Print all records exactly, leaving nothing out.
++++++++++
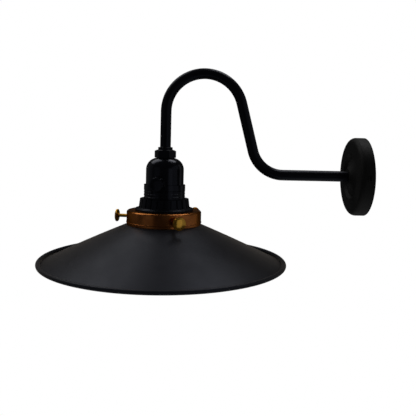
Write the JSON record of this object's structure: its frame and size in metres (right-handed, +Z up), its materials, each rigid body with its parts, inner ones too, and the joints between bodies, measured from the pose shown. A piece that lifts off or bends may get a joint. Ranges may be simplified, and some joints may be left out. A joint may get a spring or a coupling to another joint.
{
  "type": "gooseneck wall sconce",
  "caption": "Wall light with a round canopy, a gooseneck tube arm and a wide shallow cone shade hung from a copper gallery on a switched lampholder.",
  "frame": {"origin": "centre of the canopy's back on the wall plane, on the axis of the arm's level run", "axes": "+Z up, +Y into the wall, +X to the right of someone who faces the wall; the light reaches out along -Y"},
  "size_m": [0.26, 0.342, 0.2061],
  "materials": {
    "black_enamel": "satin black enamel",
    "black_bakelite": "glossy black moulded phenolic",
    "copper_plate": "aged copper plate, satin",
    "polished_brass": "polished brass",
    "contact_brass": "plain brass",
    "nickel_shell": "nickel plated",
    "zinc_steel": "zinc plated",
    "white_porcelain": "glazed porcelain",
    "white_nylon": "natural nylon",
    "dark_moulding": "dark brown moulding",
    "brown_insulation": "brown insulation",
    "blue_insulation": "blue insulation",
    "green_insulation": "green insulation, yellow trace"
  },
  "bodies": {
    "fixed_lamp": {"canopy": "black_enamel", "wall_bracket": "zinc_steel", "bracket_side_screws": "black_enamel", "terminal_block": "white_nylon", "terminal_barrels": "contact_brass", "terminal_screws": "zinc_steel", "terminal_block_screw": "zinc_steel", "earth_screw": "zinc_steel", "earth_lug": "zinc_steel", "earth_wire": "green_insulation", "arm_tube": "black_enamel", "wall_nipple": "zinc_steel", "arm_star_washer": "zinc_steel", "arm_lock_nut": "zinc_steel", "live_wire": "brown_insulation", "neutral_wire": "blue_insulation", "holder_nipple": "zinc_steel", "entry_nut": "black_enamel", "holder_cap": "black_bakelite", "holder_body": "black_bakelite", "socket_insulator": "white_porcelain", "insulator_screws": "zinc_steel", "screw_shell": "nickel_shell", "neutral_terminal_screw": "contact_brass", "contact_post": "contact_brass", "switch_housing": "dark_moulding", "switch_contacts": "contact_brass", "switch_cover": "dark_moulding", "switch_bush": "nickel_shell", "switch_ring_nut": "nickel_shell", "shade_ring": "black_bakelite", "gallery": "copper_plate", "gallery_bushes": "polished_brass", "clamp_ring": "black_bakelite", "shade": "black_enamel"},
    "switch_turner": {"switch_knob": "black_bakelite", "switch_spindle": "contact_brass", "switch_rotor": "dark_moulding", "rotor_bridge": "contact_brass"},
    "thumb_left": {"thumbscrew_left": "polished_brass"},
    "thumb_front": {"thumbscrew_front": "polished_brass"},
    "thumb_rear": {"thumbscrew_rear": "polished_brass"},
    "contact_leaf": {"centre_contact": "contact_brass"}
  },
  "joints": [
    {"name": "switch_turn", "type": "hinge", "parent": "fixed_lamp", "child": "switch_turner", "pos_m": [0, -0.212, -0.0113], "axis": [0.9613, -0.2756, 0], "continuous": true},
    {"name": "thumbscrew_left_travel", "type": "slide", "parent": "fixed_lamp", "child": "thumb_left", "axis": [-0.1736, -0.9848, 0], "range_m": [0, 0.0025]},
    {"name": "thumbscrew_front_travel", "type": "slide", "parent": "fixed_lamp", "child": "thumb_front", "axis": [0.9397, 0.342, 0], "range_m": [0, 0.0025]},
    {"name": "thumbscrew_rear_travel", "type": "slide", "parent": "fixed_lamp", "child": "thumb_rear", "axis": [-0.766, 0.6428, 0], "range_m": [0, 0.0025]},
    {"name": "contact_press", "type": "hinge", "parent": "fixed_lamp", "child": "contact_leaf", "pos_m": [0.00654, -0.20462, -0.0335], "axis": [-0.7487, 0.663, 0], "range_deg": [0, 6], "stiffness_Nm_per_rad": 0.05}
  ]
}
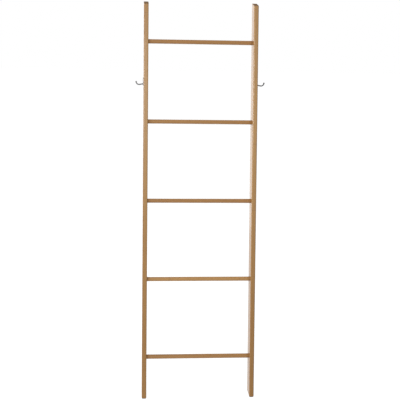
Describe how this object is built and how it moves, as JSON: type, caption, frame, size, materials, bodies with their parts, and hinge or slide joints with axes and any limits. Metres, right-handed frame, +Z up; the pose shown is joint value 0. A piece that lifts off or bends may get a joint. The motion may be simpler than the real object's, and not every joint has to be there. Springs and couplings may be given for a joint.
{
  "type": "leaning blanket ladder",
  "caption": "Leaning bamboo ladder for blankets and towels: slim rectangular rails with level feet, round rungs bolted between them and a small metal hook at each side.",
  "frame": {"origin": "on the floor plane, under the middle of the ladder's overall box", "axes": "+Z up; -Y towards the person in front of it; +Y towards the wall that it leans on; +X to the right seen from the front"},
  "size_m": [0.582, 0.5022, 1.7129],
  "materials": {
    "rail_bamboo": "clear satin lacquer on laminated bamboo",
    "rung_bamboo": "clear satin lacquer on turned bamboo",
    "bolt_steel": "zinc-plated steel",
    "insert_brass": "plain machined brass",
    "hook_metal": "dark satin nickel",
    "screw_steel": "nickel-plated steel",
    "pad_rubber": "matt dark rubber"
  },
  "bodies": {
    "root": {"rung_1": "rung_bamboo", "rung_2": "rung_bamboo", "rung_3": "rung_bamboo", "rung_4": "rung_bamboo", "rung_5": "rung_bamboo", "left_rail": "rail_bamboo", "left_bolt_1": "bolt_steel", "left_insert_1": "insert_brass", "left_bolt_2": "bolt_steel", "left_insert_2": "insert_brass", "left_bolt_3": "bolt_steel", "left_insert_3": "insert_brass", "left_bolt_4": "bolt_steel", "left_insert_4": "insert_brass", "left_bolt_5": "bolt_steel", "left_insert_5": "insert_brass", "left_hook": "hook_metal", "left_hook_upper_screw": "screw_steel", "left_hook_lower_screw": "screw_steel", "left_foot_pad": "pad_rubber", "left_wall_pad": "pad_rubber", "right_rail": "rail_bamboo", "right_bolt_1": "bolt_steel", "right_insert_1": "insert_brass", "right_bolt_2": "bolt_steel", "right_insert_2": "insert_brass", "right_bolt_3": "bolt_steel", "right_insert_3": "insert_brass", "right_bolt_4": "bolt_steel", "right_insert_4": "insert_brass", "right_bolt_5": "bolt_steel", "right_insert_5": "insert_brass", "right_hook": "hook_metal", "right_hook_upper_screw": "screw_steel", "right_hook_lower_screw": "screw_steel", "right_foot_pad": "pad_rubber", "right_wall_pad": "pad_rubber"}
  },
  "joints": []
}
++++++++++
*FINAL ANSWER*
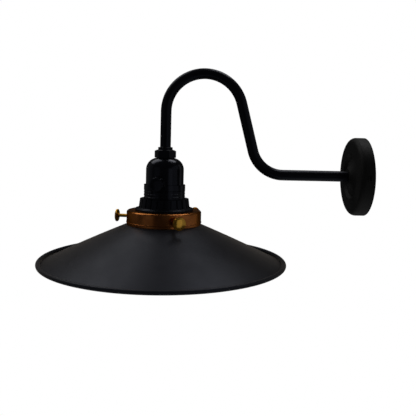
Write the JSON record of this object's structure: its frame and size in metres (right-handed, +Z up), its materials, each rigid body with its parts, inner ones too, and the joints between bodies, measured from the pose shown. A piece that lifts off or bends may get a joint. Ranges may be simplified, and some joints may be left out. A joint may get a spring or a coupling to another joint.
{
  "type": "gooseneck wall sconce",
  "caption": "Wall light with a round canopy, a gooseneck tube arm and a wide shallow cone shade hung from a copper gallery on a switched lampholder.",
  "frame": {"origin": "centre of the canopy's back on the wall plane, on the axis of the arm's level run", "axes": "+Z up, +Y into the wall, +X to the right of someone who faces the wall; the light reaches out along -Y"},
  "size_m": [0.26, 0.342, 0.2061],
  "materials": {
    "black_enamel": "satin black enamel",
    "black_bakelite": "glossy black moulded phenolic",
    "copper_plate": "aged copper plate, satin",
    "polished_brass": "polished brass",
    "contact_brass": "plain brass",
    "nickel_shell": "nickel plated",
    "zinc_steel": "zinc plated",
    "white_porcelain": "glazed porcelain",
    "white_nylon": "natural nylon",
    "dark_moulding": "dark brown moulding",
    "brown_insulation": "brown insulation",
    "blue_insulation": "blue insulation",
    "green_insulation": "green insulation, yellow trace"
  },
  "bodies": {
    "fixed_lamp": {"canopy": "black_enamel", "wall_bracket": "zinc_steel", "bracket_side_screws": "black_enamel", "terminal_block": "white_nylon", "terminal_barrels": "contact_brass", "terminal_screws": "zinc_steel", "terminal_block_screw": "zinc_steel", "earth_screw": "zinc_steel", "earth_lug": "zinc_steel", "earth_wire": "green_insulation", "arm_tube": "black_enamel", "wall_nipple": "zinc_steel", "arm_star_washer": "zinc_steel", "arm_lock_nut": "zinc_steel", "live_wire": "brown_insulation", "neutral_wire": "blue_insulation", "holder_nipple": "zinc_steel", "entry_nut": "black_enamel", "holder_cap": "black_bakelite", "holder_body": "black_bakelite", "socket_insulator": "white_porcelain", "insulator_screws": "zinc_steel", "screw_shell": "nickel_shell", "neutral_terminal_screw": "contact_brass", "contact_post": "contact_brass", "switch_housing": "dark_moulding", "switch_contacts": "contact_brass", "switch_cover": "dark_moulding", "switch_bush": "nickel_shell", "switch_ring_nut": "nickel_shell", "shade_ring": "black_bakelite", "gallery": "copper_plate", "gallery_bushes": "polished_brass", "clamp_ring": "black_bakelite", "shade": "black_enamel"},
    "switch_turner": {"switch_knob": "black_bakelite", "switch_spindle": "contact_brass", "switch_rotor": "dark_moulding", "rotor_bridge": "contact_brass"},
    "thumb_left": {"thumbscrew_left": "polished_brass"},
    "thumb_front": {"thumbscrew_front": "polished_brass"},
    "thumb_rear": {"thumbscrew_rear": "polished_brass"},
    "contact_leaf": {"centre_contact": "contact_brass"}
  },
  "joints": [
    {"name": "switch_turn", "type": "hinge", "parent": "fixed_lamp", "child": "switch_turner", "pos_m": [0, -0.212, -0.0113], "axis": [0.9613, -0.2756, 0], "continuous": true},
    {"name": "thumbscrew_left_travel", "type": "slide", "parent": "fixed_lamp", "child": "thumb_left", "axis": [-0.1736, -0.9848, 0], "range_m": [0, 0.0025]},
    {"name": "thumbscrew_front_travel", "type": "slide", "parent": "fixed_lamp", "child": "thumb_front", "axis": [0.9397, 0.342, 0], "range_m": [0, 0.0025]},
    {"name": "thumbscrew_rear_travel", "type": "slide", "parent": "fixed_lamp", "child": "thumb_rear", "axis": [-0.766, 0.6428, 0], "range_m": [0, 0.0025]},
    {"name": "contact_press", "type": "hinge", "parent": "fixed_lamp", "child": "contact_leaf", "pos_m": [0.00654, -0.20462, -0.0335], "axis": [-0.7487, 0.663, 0], "range_deg": [0, 6], "stiffness_Nm_per_rad": 0.05}
  ]
}
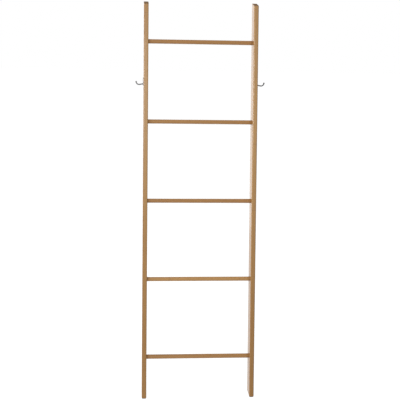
Describe how this object is built and how it moves, as JSON: type, caption, frame, size, materials, bodies with their parts, and hinge or slide joints with axes and any limits. Metres, right-handed frame, +Z up; the pose shown is joint value 0. A piece that lifts off or bends may get a joint. The motion may be simpler than the real object's, and not every joint has to be there. Springs and couplings may be given for a joint.
{
  "type": "leaning blanket ladder",
  "caption": "Leaning bamboo ladder for blankets and towels: slim rectangular rails with level feet, round rungs bolted between them and a small metal hook at each side.",
  "frame": {"origin": "on the floor plane, under the middle of the ladder's overall box", "axes": "+Z up; -Y towards the person in front of it; +Y towards the wall that it leans on; +X to the right seen from the front"},
  "size_m": [0.582, 0.5022, 1.7129],
  "materials": {
    "rail_bamboo": "clear satin lacquer on laminated bamboo",
    "rung_bamboo": "clear satin lacquer on turned bamboo",
    "bolt_steel": "zinc-plated steel",
    "insert_brass": "plain machined brass",
    "hook_metal": "dark satin nickel",
    "screw_steel": "nickel-plated steel",
    "pad_rubber": "matt dark rubber"
  },
  "bodies": {
    "root": {"rung_1": "rung_bamboo", "rung_2": "rung_bamboo", "rung_3": "rung_bamboo", "rung_4": "rung_bamboo", "rung_5": "rung_bamboo", "left_rail": "rail_bamboo", "left_bolt_1": "bolt_steel", "left_insert_1": "insert_brass", "left_bolt_2": "bolt_steel", "left_insert_2": "insert_brass", "left_bolt_3": "bolt_steel", "left_insert_3": "insert_brass", "left_bolt_4": "bolt_steel", "left_insert_4": "insert_brass", "left_bolt_5": "bolt_steel", "left_insert_5": "insert_brass", "left_hook": "hook_metal", "left_hook_upper_screw": "screw_steel", "left_hook_lower_screw": "screw_steel", "left_foot_pad": "pad_rubber", "left_wall_pad": "pad_rubber", "right_rail": "rail_bamboo", "right_bolt_1": "bolt_steel", "right_insert_1": "insert_brass", "right_bolt_2": "bolt_steel", "right_insert_2": "insert_brass", "right_bolt_3": "bolt_steel", "right_insert_3": "insert_brass", "right_bolt_4": "bolt_steel", "right_insert_4": "insert_brass", "right_bolt_5": "bolt_steel", "right_insert_5": "insert_brass", "right_hook": "hook_metal", "right_hook_upper_screw": "screw_steel", "right_hook_lower_screw": "screw_steel", "right_foot_pad": "pad_rubber", "right_wall_pad": "pad_rubber"}
  },
  "joints": []
}